We like to single out Item 3 in Theorem 4 as the pivot point that facilitates the derivation of the (nontrivial) reverse implications—namely, the necessity of the condition $h\in{\mathcal{M}}(\mathbb{R})$ . While the listed property is sufficient for our purpose, we can refer to a recent characterization by Feichtinger [3, Theorem 2, p. 499] which, in the present context, translates into the refined statement “ $h\in{\mathcal{M}}(\mathbb{R})\Leftrightarrow{\mathrm{T}}_{h}:C_{0}(\mathbb{R})\xrightarrow{\mbox{\tiny\ \rm c. }}C_{0}(\mathbb{R})$ .” The additional element there is the vanishing of $(h\ast f)(t)$ at infinity, which calls for a more involved proof.

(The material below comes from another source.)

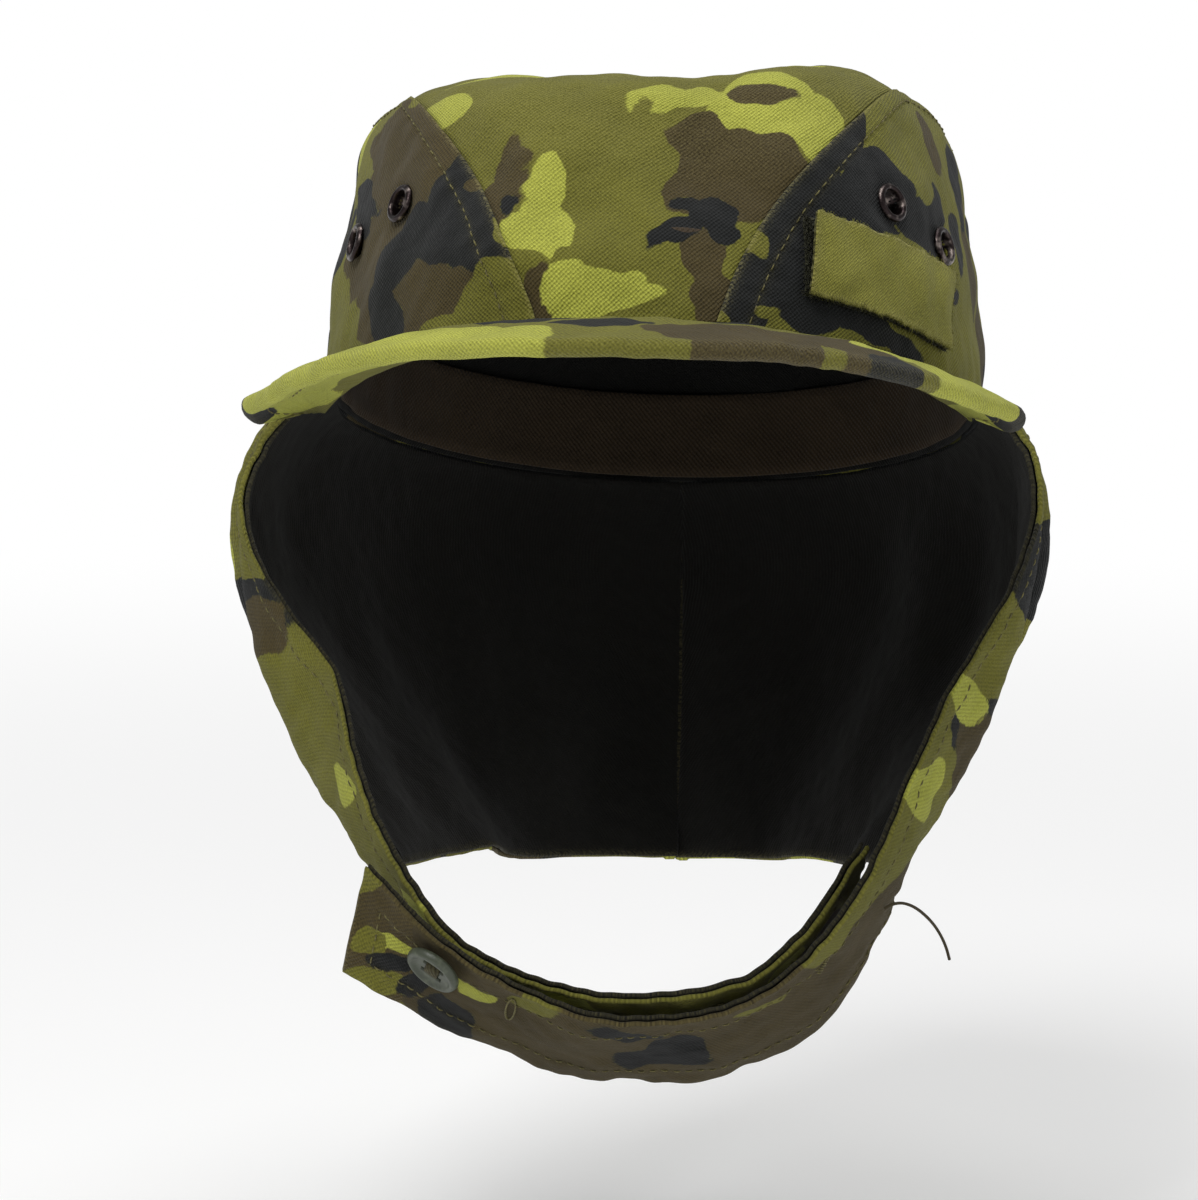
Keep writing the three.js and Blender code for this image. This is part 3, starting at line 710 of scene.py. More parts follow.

While the statement in Item 2 is a special case of Item 5, as made explicit in Section IV-C, the interesting part of the story is that this restriction induces a smoothing effect on the output, ensuring that the function $t\mapsto(h\ast f)(t)$ is continuous. There is obviously no such effect for the case $h=\delta\in{\mathcal{M}}(\mathbb{R})$ (identity) or, by extension, $h_{\rm d}=\sum_{n\in\mathbb{Z}}a[n]\delta(\cdot-n)\in{\mathcal{M}}(\mathbb{R})$ with $\|h_{d}\|_{{\mathcal{M}}}=\|a\|_{\ell_{1}}$ , which corresponds to the continuous-time transposition of a digital filter.

IV-C Explicit Criterion for BIBO Stability

We now show how to determine $\|h\|_{{\mathcal{M}}}$ (our extended criterion for BIBO stability) under the assumption that $h\in L_{1,{\rm loc}}(\mathbb{R})$ . Any such impulse response can be identified with a distribution by considering the linear form

\displaystyle h:\varphi\mapsto\langle h,\varphi\rangle=\int_{\mathbb{R}}h(t)\varphi(t){\rm d}t,

(22)

which continuously maps ${\mathcal{D}}(\mathbb{R})\to\mathbb{R}$ . It turns out that the latter is a special instance of a real-valued Radon measure, which is an extended type of measure whose $\|\cdot\|_{{\mathcal{M}}}$ -norm is not necessarily finite.

Definition 4 ([17]).

A distribution $f\in{\mathcal{D}}^{\prime}(\mathbb{R})$ is called a real-valued Radon measure if, for any compact subset $\mathbb{K}\subset\mathbb{R}$ , there exists a constant $C_{\mathbb{K}}>0$ such that

\displaystyle\langle f,\varphi\rangle\leq C_{\mathbb{K}}\sup_{t\in\mathbb{K}}|\varphi(t)|

(23)

for all $\varphi\in{\mathcal{D}}(\mathbb{K})=\big{\{}\varphi\in{\mathcal{D}}(\mathbb{R}):\varphi(t)=0,\forall t\notin\mathbb{K}\big{\}}$ .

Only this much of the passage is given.